◆ **GIVEN REQUEST**
From the listing, collect all lines containing the word "More".
### INPUT FOR THIS TASK
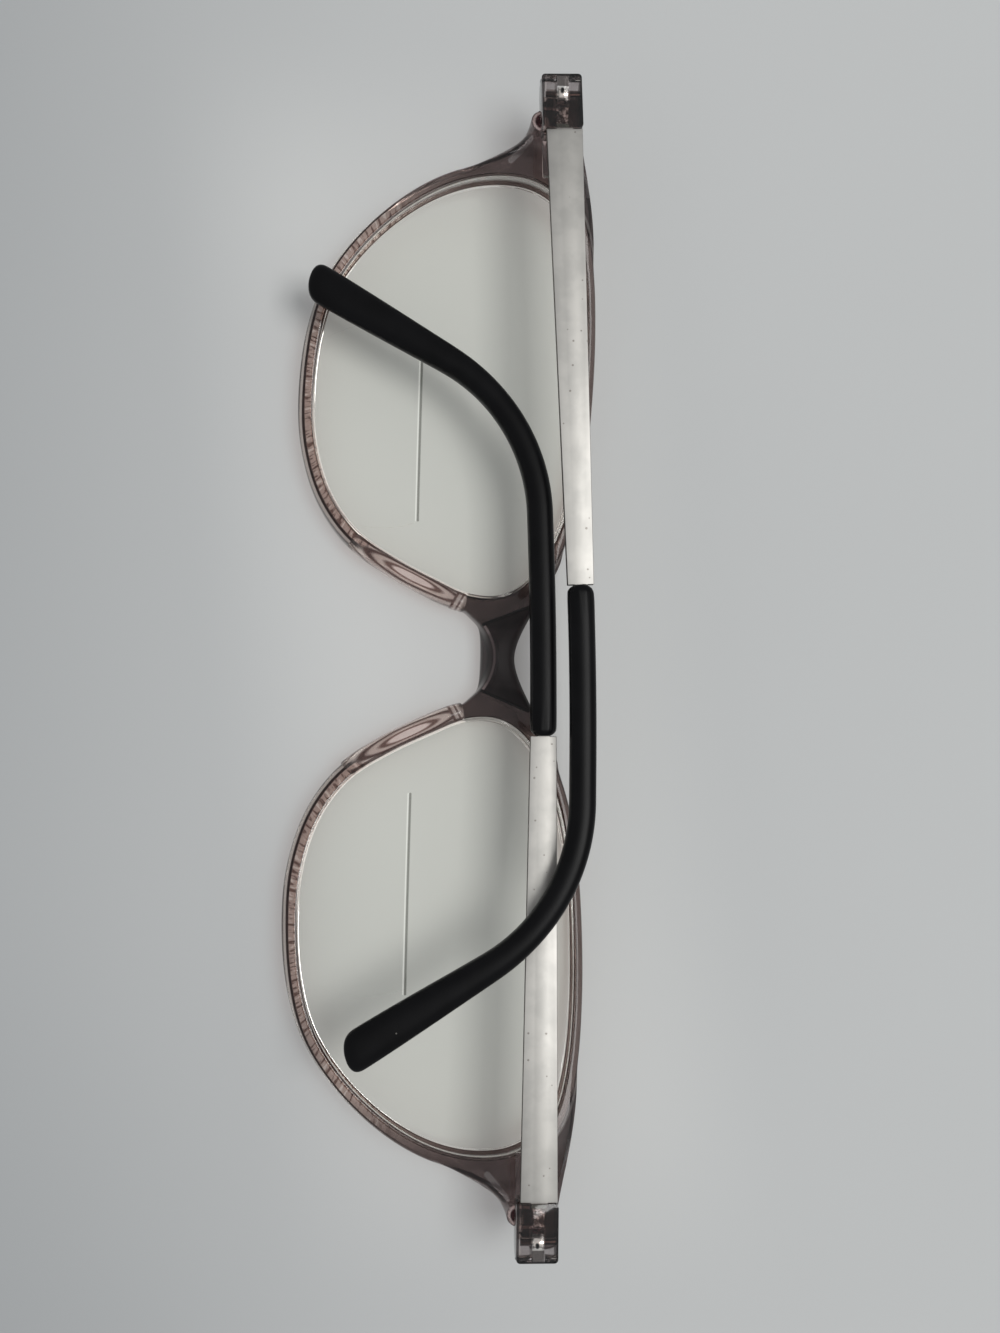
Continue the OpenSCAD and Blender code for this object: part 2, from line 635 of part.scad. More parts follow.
module tip_solid(end) {
    places = tip_places(end);
    n = len(places);
    walls = [for (i = [0:n - 2], s = [0:TIP_SIDES - 1])
        let(a = i * TIP_SIDES, b = a + TIP_SIDES, t = (s + 1) % TIP_SIDES)
        each quad(a + s, a + t, b + t, b + s)];
    ends = [[for (s = [TIP_SIDES - 1:-1:0]) s], [for (s = [0:TIP_SIDES - 1]) (n - 1) * TIP_SIDES + s]];
    polyhedron([for (s = places) each tip_ring(s, end)], concat(walls, ends), convexity = 6);
}
module tip_shape(end) {
    difference() {
        tip_solid(end);
        translate([-end - core_l - seat, -core_h / 2 - seat, strip_top - strip_t - seat])
            cube([core_l + 2 * tip_start, core_h + 2 * seat, strip_t + 2 * seat]);
    }
}
module temple_tip(left) {
    color([0.07, 0.07, 0.075])
        at_temple(left) tip_shape(strip_end(left));
}

front();
mirror([1, 0, 0]) lens();  // lens_left
lens();  // lens_right
mirror([1, 0, 0]) nose_pad();  // nose_pad_left
nose_pad();  // nose_pad_right
hinge_leaf(true);  // hinge_leaf_left
hinge_leaf(false);  // hinge_leaf_right
hinge_pin(true);  // hinge_pin_left
hinge_pin(false);  // hinge_pin_right
hinge_block(true);  // hinge_block_left
hinge_block(false);  // hinge_block_right
temple_strip(true);  // temple_strip_left
temple_strip(false);  // temple_strip_right
temple_tip(true);  // temple_tip_left
temple_tip(false);  // temple_tip_right
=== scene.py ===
import math

import bmesh
import bpy
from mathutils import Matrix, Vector, geometry


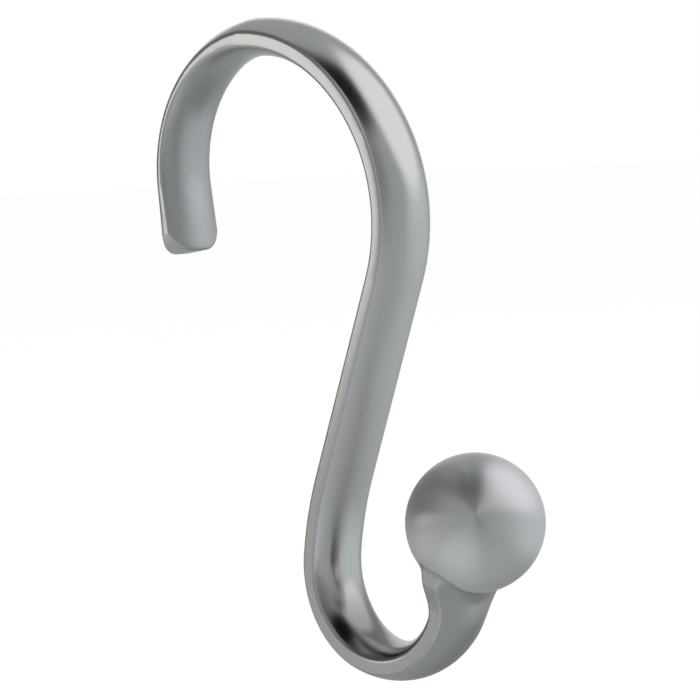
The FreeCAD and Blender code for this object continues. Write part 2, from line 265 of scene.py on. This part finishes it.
def metal_finish(name, cool, warm, clear, dull, ripple_depth, grain_depth):
    """A plated metal: two tones of grey, two roughnesses, and the depth of its ripple and grain."""
    material = bpy.data.materials.new(name)
    material.use_nodes = True
    tree = material.node_tree
    shader = tree.nodes["Principled BSDF"]
    shader.inputs["Metallic"].default_value = 1.0
    surface = add_node(tree, "ShaderNodeGroup", node_tree=plating)
    surface.inputs["Ripple Depth"].default_value = ripple_depth
    surface.inputs["Grain Depth"].default_value = grain_depth
    tone = add_node(tree, "ShaderNodeMix", data_type="RGBA")
    tone.inputs["A"].default_value = (*cool, 1)
    tone.inputs["B"].default_value = (*warm, 1)
    link(tree, surface.outputs["Drift"], tone.inputs["Factor"])
    link(tree, tone.outputs["Result"], shader.inputs["Base Color"])
    gloss = add_node(tree, "ShaderNodeMapRange")
    gloss.inputs["From Min"].default_value, gloss.inputs["From Max"].default_value = DRIFT_RANGE
    gloss.inputs["To Min"].default_value = clear
    gloss.inputs["To Max"].default_value = dull
    link(tree, surface.outputs["Drift"], gloss.inputs["Value"])
    link(tree, gloss.outputs["Result"], shader.inputs["Roughness"])
    bump = add_node(tree, "ShaderNodeBump")
    bump.inputs["Distance"].default_value = MM
    bump.inputs["Strength"].default_value = 1.0
    link(tree, surface.outputs["Height"], bump.inputs["Height"])
    link(tree, bump.outputs["Normal"], shader.inputs["Normal"])
    return material, shader


# %% The two finishes
polished, polished_shader = metal_finish(
    "polished_nickel", cool=(0.70, 0.715, 0.715), warm=(0.73, 0.72, 0.70),
    clear=0.17, dull=0.23, ripple_depth=0.01, grain_depth=0.0006)
satin, satin_shader = metal_finish(
    "satin_nickel", cool=(0.84, 0.84, 0.86), warm=(0.91, 0.905, 0.90),
    clear=0.31, dull=0.36, ripple_depth=0.004, grain_depth=0.001)
print("finishes:", polished.name, "and", satin.name)

# %% [markdown]
# The ball's lines are far too fine to model. They show only by what they do to the light: the shine is
# stretched across them, from pole to rim, into wedges. Anisotropy does that, with the ball's UV map to
# say how the lines run, and a quarter turn to put the stretch across them.

# %% Lines on the ball
STRETCH = 0.92
QUARTER_TURN = 0.25

satin_shader.inputs["Anisotropic"].default_value = STRETCH
satin_shader.inputs["Anisotropic Rotation"].default_value = QUARTER_TURN
lines = add_node(satin.node_tree, "ShaderNodeTangent", direction_type="UV_MAP", uv_map="turned")
link(satin.node_tree, lines.outputs["Tangent"], satin_shader.inputs["Tangent"])
ball.data.materials.clear()
ball.data.materials.append(satin)
print("lines on the ball follow the map:", lines.uv_map)

# %% [markdown]
# On the strip one material serves all the faces, so that they run into each other with no seam. The
# marks on the mesh turn its roughness from satin to buffed, and to ground on the flat sides. Two things
# go by height instead, through a soft rise on the Z of Object coordinates: the neck between the bends,
# which has worn dull, and painted shade at the bottom of the bowl, under the ball, where the buffed face
# is made darker and a little brown.

# %% Helpers for the strip's finish
def mark_on_mesh(tree, mark):
    """A mark stored on the mesh's points, 0 to 1."""
    return add_node(tree, "ShaderNodeAttribute", attribute_name=mark).outputs["Fac"]


def rise(tree, height, low, high):
    """0 at the height low and 1 at the height high, and beyond each, with a soft change between them."""
    step = add_node(tree, "ShaderNodeMapRange", interpolation_type="SMOOTHSTEP")
    step.inputs["From Min"].default_value = low
    step.inputs["From Max"].default_value = high
    link(tree, height, step.inputs["Value"])
    return step.outputs["Result"]


def blend(tree, share, rest, marked):
    """Mix two grey levels by a share; either may be a socket or a number."""
    mix = add_node(tree, "ShaderNodeMix", data_type="FLOAT")
    link(tree, share, mix.inputs["Factor"])
    for slot, level in (("A", rest), ("B", marked)):
        if isinstance(level, float):
            mix.inputs[slot].default_value = level
        else:
            link(tree, level, mix.inputs[slot])
    return mix.outputs["Result"]


# %% Gloss along the strip
SATIN_ROUGHNESS = 0.33
GROUND_ROUGHNESS = 0.2
WORN_ROUGHNESS = 0.48
# The heights at which the worn neck sets in, and at which it ends.
BOWL_TO_NECK = (-60 * MM, -50 * MM)
NECK_TO_SHOULDER = (-28 * MM, -12 * MM)

strip_tree = polished.node_tree
buffed_gloss = polished_shader.inputs["Roughness"].links[0].from_socket
place = add_node(strip_tree, "ShaderNodeTexCoord")
split = add_node(strip_tree, "ShaderNodeSeparateXYZ")
link(strip_tree, place.outputs["Object"], split.inputs["Vector"])
over_bowl = rise(strip_tree, split.outputs["Z"], *BOWL_TO_NECK)
over_neck = rise(strip_tree, split.outputs["Z"], *NECK_TO_SHOULDER)
neck = add_node(strip_tree, "ShaderNodeMath", operation="SUBTRACT")
link(strip_tree, over_bowl, neck.inputs[0])
link(strip_tree, over_neck, neck.inputs[1])

buffed = mark_on_mesh(strip_tree, "buffed")
faces_gloss = blend(strip_tree, buffed, SATIN_ROUGHNESS, buffed_gloss)
worn_gloss = blend(strip_tree, neck.outputs["Value"], faces_gloss, WORN_ROUGHNESS)
sides_gloss = blend(strip_tree, mark_on_mesh(strip_tree, "side"), worn_gloss, GROUND_ROUGHNESS)
link(strip_tree, sides_gloss, polished_shader.inputs["Roughness"])
print("the neck is dull from %.0f to %.0f mm" % (BOWL_TO_NECK[1] / MM, NECK_TO_SHOULDER[0] / MM))

# %% Tones along the strip
SATIN_TONE = (0.585, 0.595, 0.60, 1)
# A painted shade tone, darker and a little brown, for the bottom of the bowl.
PAINTED_BOWL_SHADE_TONE = (0.36, 0.35, 0.33, 1)
# The height at which the painted shade in the bowl starts, and the one under which it is full.
INTO_BOWL = (-61 * MM, -68 * MM)

tones = add_node(strip_tree, "ShaderNodeMix", data_type="RGBA")
tones.inputs["A"].default_value = SATIN_TONE
link(strip_tree, buffed, tones.inputs["Factor"])
link(strip_tree, polished_shader.inputs["Base Color"].links[0].from_socket, tones.inputs["B"])

# Painted shade: the buffed face is made darker towards the bottom of the bowl, under the ball.
in_bowl = add_node(strip_tree, "ShaderNodeMath", operation="MULTIPLY")
link(strip_tree, rise(strip_tree, split.outputs["Z"], *INTO_BOWL), in_bowl.inputs[0])
link(strip_tree, buffed, in_bowl.inputs[1])
painted_bowl_shade = add_node(strip_tree, "ShaderNodeMix", data_type="RGBA")
painted_bowl_shade.inputs["B"].default_value = PAINTED_BOWL_SHADE_TONE
link(strip_tree, in_bowl.outputs["Value"], painted_bowl_shade.inputs["Factor"])
link(strip_tree, tones.outputs["Result"], painted_bowl_shade.inputs["A"])
link(strip_tree, painted_bowl_shade.outputs["Result"], polished_shader.inputs["Base Color"])

strip.data.materials.clear()
strip.data.materials.append(polished)
print("nodes in the strip's finish:", len(strip_tree.nodes))

# %% [markdown]
# Metal shows what stands round it, so the set matters as much as the finish. The hook hangs above a
# pale floor. Panels and lamps could be placed round it one by one. A light tent is simpler: one large
# sphere that only mirrors see, cut off flat just above the floor and closed there.

# %% Floor
FLOOR_DROP = 46 * MM
FLOOR_SIZE = 8.0


def stage_object(name, builder):
    """A piece of the set, which is not part of the hook."""
    mesh = bpy.data.meshes.new(name)
    builder.to_mesh(mesh)
    builder.free()
    thing = bpy.data.objects.new(name, mesh)
    bpy.context.scene.collection.objects.link(thing)
    thing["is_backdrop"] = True
    return thing


floor_builder = bmesh.new()
floor_height = cad_box[0][2] - FLOOR_DROP
bmesh.ops.create_grid(floor_builder, x_segments=1, y_segments=1, size=FLOOR_SIZE / 2,
                      matrix=Matrix.Translation((0, 0, floor_height)))
floor = stage_object("floor", floor_builder)
print("floor height: %.0f mm" % (floor_height / MM))

# %% Light tent
TENT_RADIUS = 1.5
TENT_SEGMENTS = 48
TENT_RINGS = 24
TENT_GAP = 1 * MM
TENT_CENTRE = (Vector(cad_box[0]) + Vector(cad_box[1])) / 2

tent_builder = bmesh.new()
bmesh.ops.create_uvsphere(tent_builder, u_segments=TENT_SEGMENTS, v_segments=TENT_RINGS,
                          radius=TENT_RADIUS, matrix=Matrix.Translation(TENT_CENTRE))
everything = tent_builder.verts[:] + tent_builder.edges[:] + tent_builder.faces[:]
bmesh.ops.bisect_plane(tent_builder, geom=everything, plane_co=(0, 0, floor_height + TENT_GAP),
                       plane_no=(0, 0, 1), clear_inner=True)
bmesh.ops.holes_fill(tent_builder, edges=[edge for edge in tent_builder.edges if edge.is_boundary])
tent = stage_object("light_tent", tent_builder)

# The tent isn't seen by the camera, and neither lights nor shades the floor.
tent.visible_camera = False
tent.visible_diffuse = False
tent.visible_shadow = False
print("faces of the tent:", len(tent.data.polygons))

# %% [markdown]
# The tent's cloth glows in soft zones, each a cone about a direction from the hook. A wide window
# stands at the camera's right, and a dark flag hangs high over the camera: polished faces turn them into
# bright bands and black patches. A small bright zone stands where the flat side mirrors it to the
# camera. The rest is a plain grey. A zone further down the list lies over those above it.

# %% Zones of light
BASE_TONE = (0.37, 0.39, 0.39)
# Each zone: name, (azimuth, elevation), full inside this angle, gone outside this one, tone.
ZONES = [
    ("right glow", (148, -8), 26, 48, (0.57, 0.61, 0.62)),
    ("front floor", (20, -42), 16, 36, (0.56, 0.58, 0.59)),
    ("low back", (178, -54), 12, 30, (0.26, 0.265, 0.27)),
    ("dim front", (42, 16), 8, 34, (0.24, 0.25, 0.25)),
    ("upper left", (-15, 60), 10, 22, (0.14, 0.14, 0.145)),
    ("dark flag", (42, 64), 12, 30, (0.004, 0.004, 0.006)),
    ("window", (142, 42), 27, 42, (0.92, 0.92, 0.95)),
    ("backdrop", (-134, 8), 12, 26, (0.85, 0.85, 0.85)),
    ("dark left", (-58, 20), 30, 44, (0.15, 0.15, 0.155)),
    ("warm left", (-46, -25), 19, 27, (0.52, 0.51, 0.475)),
    ("side light", (-47, 4.5), 7, 10.5, (1.0, 1.0, 0.97)),
]


def direction(azimuth, elevation):
    """A direction from the hook: azimuth in degrees from -Y towards +X, elevation above level."""
    a, e = math.radians(azimuth), math.radians(elevation)
    return Vector((math.sin(a) * math.cos(e), -math.cos(a) * math.cos(e), math.sin(e)))


for zone in ZONES:
    print(zone[0] + ":", [round(part, 2) for part in direction(*zone[1])])

# %% Cloth of the tent
def tent_material():
    """Soft zones of light by direction from the hook."""
    material = bpy.data.materials.new("tent_cloth")
    material.use_nodes = True
    tree = material.node_tree
    tree.nodes.clear()
    place = add_node(tree, "ShaderNodeTexCoord")
    from_hook = add_node(tree, "ShaderNodeVectorMath", operation="SUBTRACT")
    link(tree, place.outputs["Object"], from_hook.inputs[0])
    from_hook.inputs[1].default_value = TENT_CENTRE
    unit = add_node(tree, "ShaderNodeVectorMath", operation="NORMALIZE")
    link(tree, from_hook.outputs["Vector"], unit.inputs[0])
    colour = add_node(tree, "ShaderNodeRGB").outputs[0]
    colour.default_value = (*BASE_TONE, 1)
    for name, aim, inner, outer, tone in ZONES:
        facing = add_node(tree, "ShaderNodeVectorMath", operation="DOT_PRODUCT", label=name)
        link(tree, unit.outputs["Vector"], facing.inputs[0])
        facing.inputs[1].default_value = direction(*aim)
        mask = add_node(tree, "ShaderNodeMapRange", interpolation_type="SMOOTHSTEP")
        mask.inputs["From Min"].default_value = math.cos(math.radians(outer))
        mask.inputs["From Max"].default_value = math.cos(math.radians(inner))
        link(tree, facing.outputs["Value"], mask.inputs["Value"])
        mix = add_node(tree, "ShaderNodeMix", data_type="RGBA")
        mix.inputs["B"].default_value = (*tone, 1)
        link(tree, mask.outputs["Result"], mix.inputs["Factor"])
        link(tree, colour, mix.inputs["A"])
        colour = mix.outputs["Result"]
    glow = add_node(tree, "ShaderNodeEmission")
    link(tree, colour, glow.inputs["Color"])
    output = add_node(tree, "ShaderNodeOutputMaterial")
    link(tree, glow.outputs["Emission"], output.inputs["Surface"])
    return material


tent.data.materials.append(tent_material())
print("zones in the tent's cloth:", len(ZONES))

# %% [markdown]
# The background is to be white with no visible edge to the floor. More light would do it and spoil the
# metal, so it comes from colour: near-white paper with no gloss, under a plain white world. One soft
# lamp, behind and above, gives the light a direction. Mirrors don't see it, as they have the tent. The
# Standard view shows each colour as it is written.

# %% Floor paper and world
FLOOR_COLOUR = (0.99, 0.99, 0.99, 1)
WORLD_COLOUR = (1, 1, 1, 1)
WORLD_STRENGTH = 1.0

floor_material = bpy.data.materials.new("floor_paper")
floor_material.use_nodes = True
floor_shader = floor_material.node_tree.nodes["Principled BSDF"]
floor_shader.inputs["Base Color"].default_value = FLOOR_COLOUR
floor_shader.inputs["Roughness"].default_value = 1.0
floor_shader.inputs["Specular IOR Level"].default_value = 0.0
floor.data.materials.append(floor_material)

world = bpy.data.worlds.new("studio")
world.use_nodes = True
bpy.context.scene.world = world
sky = world.node_tree.nodes["Background"]
sky.inputs["Color"].default_value = WORLD_COLOUR
sky.inputs["Strength"].default_value = WORLD_STRENGTH
print("floor colour:", FLOOR_COLOUR[:3], "- world strength:", WORLD_STRENGTH)

# %% Lamp and view
def add_lamp(name, azimuth, elevation, distance, size, power):
    """A square softbox that points at the hook: angles in degrees, lengths in metres, power in watts."""
    data = bpy.data.lights.new(name, "AREA")
    data.shape = "SQUARE"
    data.size = size
    data.energy = power
    lamp = bpy.data.objects.new(name, data)
    bpy.context.scene.collection.objects.link(lamp)
    aim = direction(azimuth, elevation)
    lamp.location = TENT_CENTRE + aim * distance
    lamp.rotation_euler = aim.to_track_quat("Z", "Y").to_euler()
    return lamp


key_lamp = add_lamp("key_lamp", azimuth=150, elevation=50, distance=0.9, size=0.4, power=0.5)
key_lamp.visible_glossy = False
print("lamp:", key_lamp.name, "%.1f W" % key_lamp.data.energy)

bpy.context.scene.view_settings.view_transform = "Standard"

# %% [markdown]
# Last, the sizes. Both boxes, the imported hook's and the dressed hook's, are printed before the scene
# is closed. The dressed hook may not be larger than the imported one.

# %% Sizes and finish
visual_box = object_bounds()
sizes = {"cad": [list(corner) for corner in cad_box], "visual": [list(corner) for corner in visual_box]}
for name, (low, high) in sizes.items():
    print(name, "size in mm:", [round((b - a) / MM, 2) for a, b in zip(low, high)])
######
◆ **RESPONSE**
Continue the OpenSCAD and Blender code for this object: part 2, from line 635 of part.scad. More parts follow.
# The background is to be white with no visible edge to the floor. More light would do it and spoil the